Records with modeling code

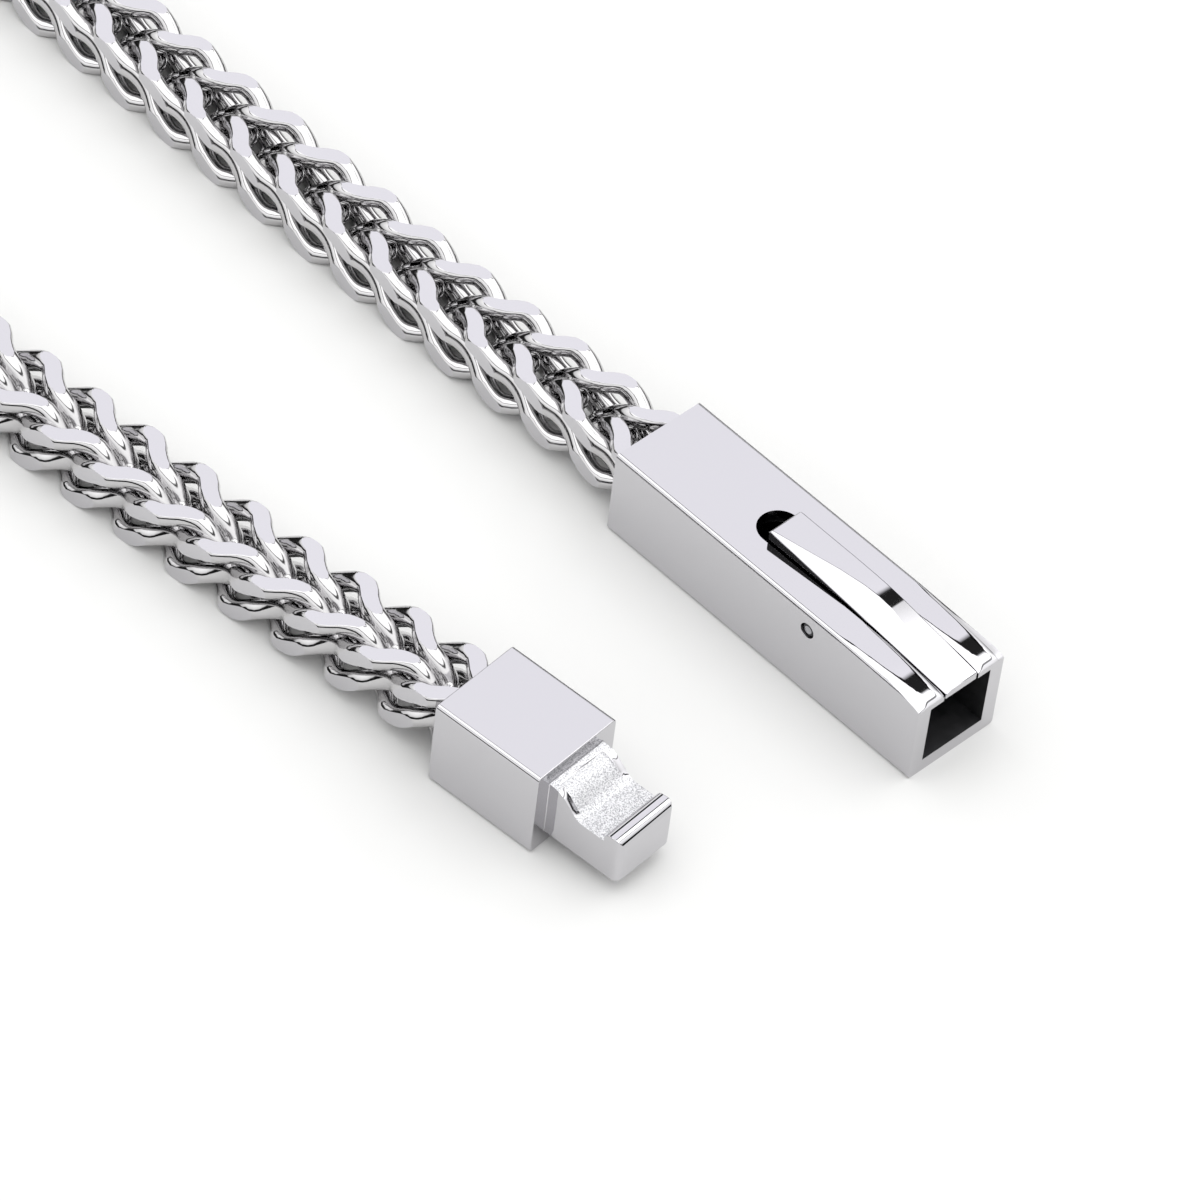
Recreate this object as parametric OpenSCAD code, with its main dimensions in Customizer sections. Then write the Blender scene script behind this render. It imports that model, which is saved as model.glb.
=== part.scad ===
// Franco neck chain in polished stainless steel, laid open on a table.
// One end carries a box clasp with a sprung lever, the other a cap with a stepped tongue.
// Millimetres, +Z up. The tops of the clasp and the cap face up, as they do when worn flat.

/* [Clasp box] */
// Outer width of the clasp box
box_w = 8; // [7.4:0.1:10]
// Outer height of the clasp box and of the cap
box_h = 7.2; // [6.9:0.1:9]
// Length of the clasp box
box_l = 29; // [27:0.5:40]
// Thickness of the side walls
box_side = 1.2; // [0.9:0.05:1.3]
// Thickness of the floor
box_floor = 1.1; // [0.8:0.05:1.3]
// Thickness of the roof that the slot is cut through
box_roof = 1.1; // [0.9:0.05:1.3]
// Depth of the hollow behind the mouth
hollow_l = 21; // [20:0.5:22]
// Rounding of the long edges of box and cap
edge_r = 0.35; // [0.1:0.05:0.4]
// How far the roof falls away at the mouth
nose_drop = 0.4; // [0.1:0.05:0.5]
// Length over which it falls away
nose_l = 6; // [3:0.5:7]

/* [Lever] */
// Width of the slot in the roof
slot_w = 3.2; // [2.6:0.1:3.6]
// Length of the slot from the mouth to its round end
slot_l = 18.9; // [18.5:0.1:19.8]
// Play between the lever and the slot, each side
lever_gap = 0.15; // [0.1:0.05:0.3]
// Length of the lever
lever_l = 17; // [16:0.1:17.2]
// Height of the lever's raised tail above the roof
lever_rise = 1; // [0.6:0.05:1.4]
// Thickness of the tail
tail_t = 1.5; // [1.2:0.05:1.8]
// Roll of the facet that widens from the tail's near corner to the front, in degrees
facet_roll = 22; // [16:0.5:28]
// How far the facet's near edge lies below the lever's top at the tail
facet_tail = 0.05; // [0.05:0.01:0.12]
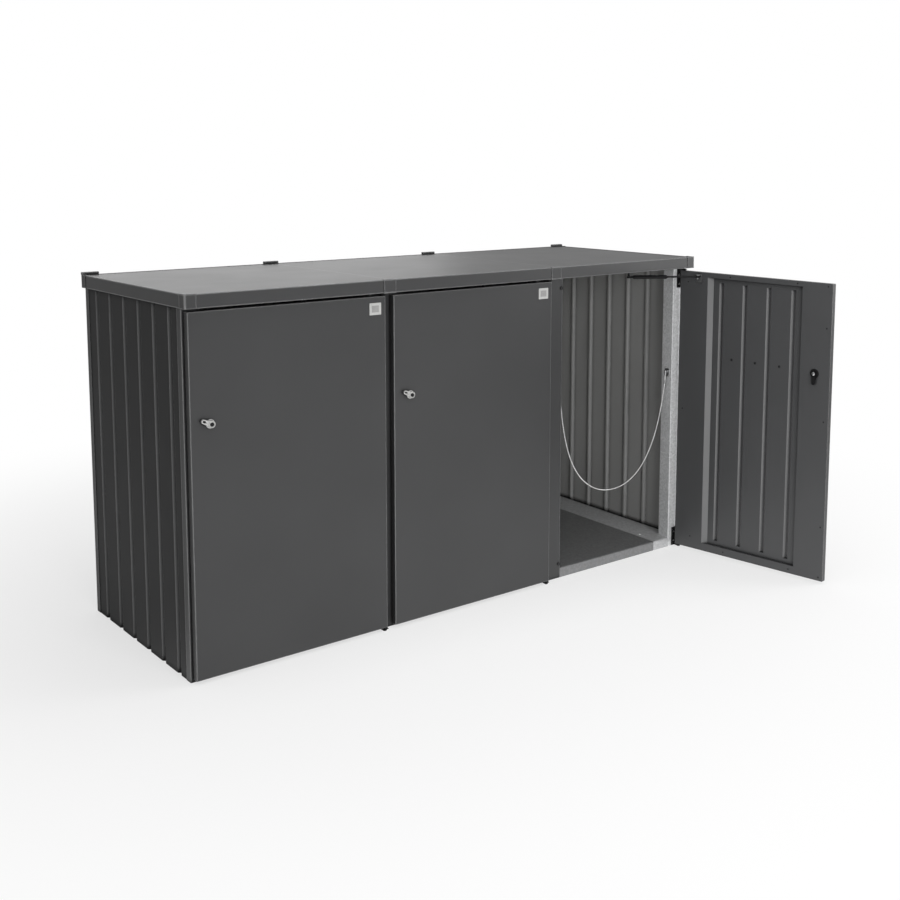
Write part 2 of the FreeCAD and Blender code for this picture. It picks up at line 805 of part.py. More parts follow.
def hinge_bracket(bay, upper):
    """Angle screwed to the post, with an ear that holds the door's pin."""
    edge = door_right(bay)
    outer = edge + DOOR_SIDE_INSET
    plate_front = FRAME_FRONT - HINGE_SHEET
    if upper:
        ear_low = DOOR_TOP + EAR_GAP
        low = ear_low + HINGE_SHEET - BRACKET_HEIGHT
        high = ear_low + HINGE_SHEET
    else:
        ear_low = PIN_HEAD
        low = ear_low
        high = ear_low + BRACKET_HEIGHT
    plate = box((edge - BRACKET_REACH, outer), (plate_front, FRAME_FRONT), (low, high))
    web = box((outer - HINGE_SHEET, outer), (plate_front - BRACKET_WEB, FRAME_FRONT), (low, high))
    axis = pivot(bay)
    ear_z = (ear_low, ear_low + HINGE_SHEET)
    ear_round = cylinder(
        PIN_FROM_FACE, V(axis.x, axis.y, ear_z[0]), V(axis.x, axis.y, ear_z[1])
    )
    ear_left = axis.x - PIN_FROM_FACE
    ear = fused(box((ear_left, outer), (axis.y, FRAME_FRONT), ear_z), ear_round)
    hole = cylinder(
        PIN_RADIUS + HOLE_FIT, V(axis.x, axis.y, ear_z[0] - 1), V(axis.x, axis.y, ear_z[1] + 1)
    )
    return fused(plate, web, ear).cut(hole)


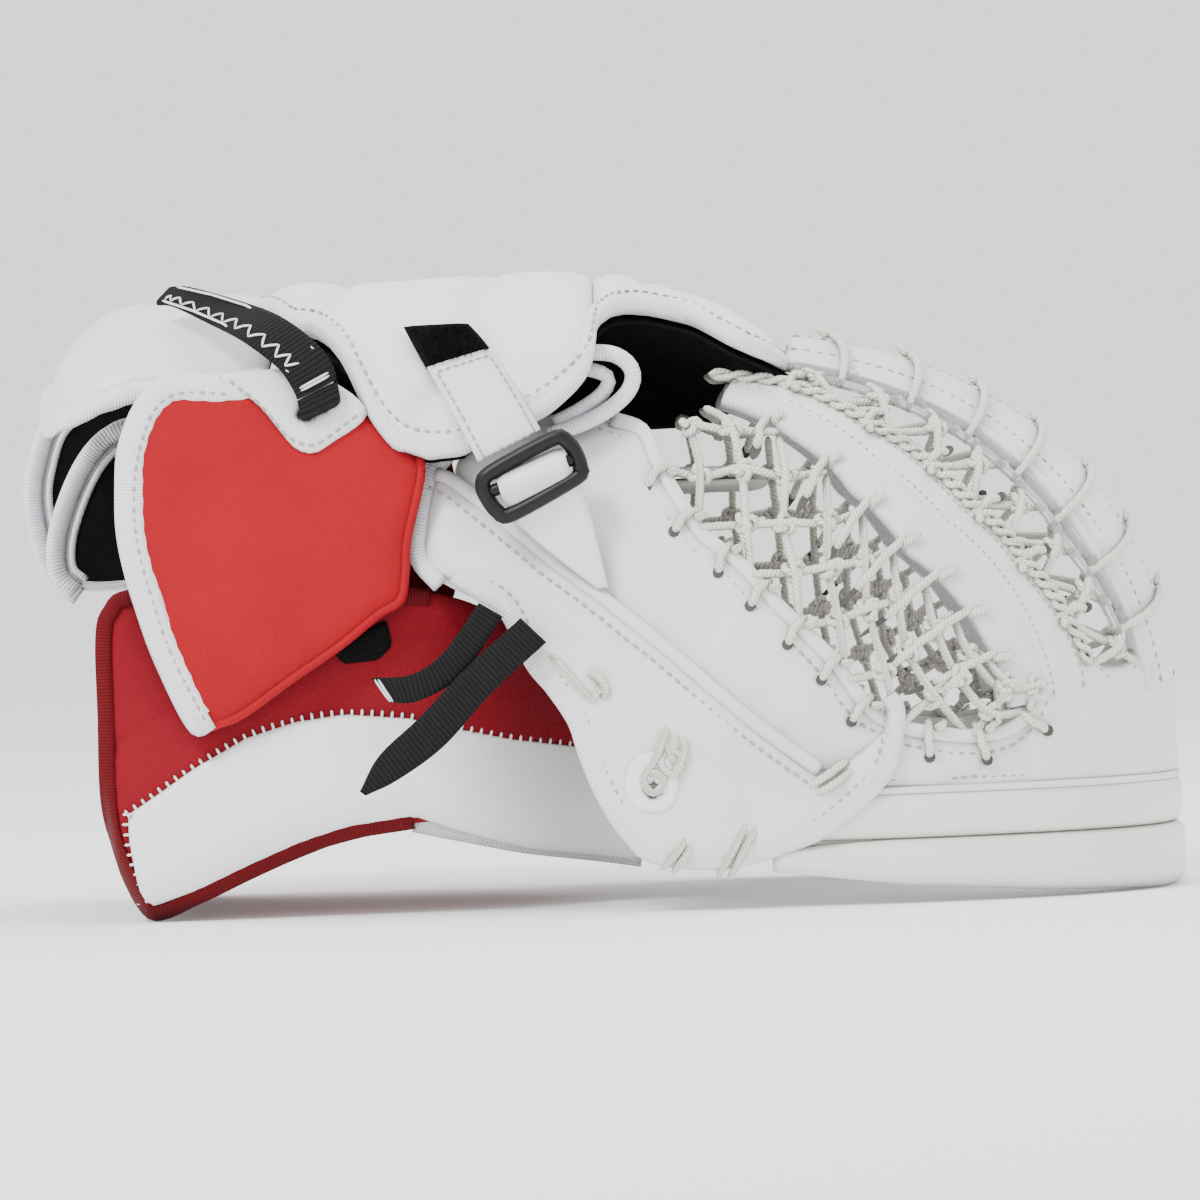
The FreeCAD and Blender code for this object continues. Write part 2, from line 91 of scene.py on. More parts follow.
def ridge_point(degrees, u, h=0.0):
    """A point on the pocket at an angle over the ridge and u across it, h proud."""
    angle = math.radians(degrees)
    size = (1 - u**POWER) ** (1 / POWER)
    x = size * math.cos(angle) ** (2 / POWER)
    z = size * math.sin(angle) ** (2 / POWER)
    normal = Vector((x ** (POWER - 1) / BOWL_LENGTH, -(u ** (POWER - 1)) / BOWL_HALF,
                     z ** (POWER - 1) / BOWL_HEIGHT)).normalized()
    at = Vector((BOWL_X + BOWL_LENGTH * x, RIDGE_Y - BOWL_HALF * u, RIM_Z + BOWL_HEIGHT * z))
    return at + normal * h


def plan_curve():
    """The rim's outline seen from above, thumb side first, as (x, y, outward x, outward y)."""
    points = []
    for x in range(-60, 12, 4):
        points.append((float(x), wall_y(x, 0)))
    steps = 60
    for i in range(steps + 1):
        a = PI / 2 - PI / 2 * i / steps
        points.append((BOWL_X + BOWL_LENGTH * math.cos(a) ** (2 / POWER),
                       RIDGE_Y - BOWL_HALF * math.sin(a) ** (2 / POWER)))
    points += [(x, 2 * RIDGE_Y - y) for x, y in reversed(points[:-1])]
    return resampled([Vector((x, y, 0)) for x, y in points], 2.0)


def resampled(points, step, closed=False):
    """Evenly spaced points along straight runs."""
    points = [Vector(p) for p in points]
    if closed:
        points = points + [points[0]]
    lengths = [0.0]
    for a, b in zip(points, points[1:]):
        lengths.append(lengths[-1] + (b - a).length)
    count = max(2, round(lengths[-1] / step))
    coords = np.array([list(p) for p in points])
    at = np.linspace(0, lengths[-1], count + 1)
    if closed:
        at = at[:-1]
    cols = [np.interp(at, lengths, coords[:, k]) for k in range(coords.shape[1])]
    return [Vector(row) for row in zip(*cols)]


def smooth(points, per=6, closed=False):
    """Catmull-Rom through the points."""
    points = [Vector(p) for p in points]
    n = len(points)
    out = []
    for i in range(n if closed else n - 1):
        if closed:
            p0, p1, p2, p3 = (points[(i + k) % n] for k in (-1, 0, 1, 2))
        else:
            p1, p2 = points[i], points[i + 1]
            p0 = points[i - 1] if i else p1 * 2 - p2
            p3 = points[i + 2] if i + 2 < n else p2 * 2 - p1
        for k in range(per):
            t = k / per
            out.append(0.5 * (2 * p1 + (p2 - p0) * t + (2 * p0 - 5 * p1 + 4 * p2 - p3) * t**2
                              + (3 * p1 - p0 - 3 * p2 + p3) * t**3))
    if not closed:
        out.append(points[-1])
    return out


PLAN = plan_curve()
PLAN_STEP = sum((b - a).length for a, b in zip(PLAN, PLAN[1:])) / (len(PLAN) - 1)
PLAN_LENGTH = PLAN_STEP * (len(PLAN) - 1)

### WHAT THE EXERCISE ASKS
Supply the count of lines in the entries that contain the word "More", and nothing besides.

### TASK ANSWER
2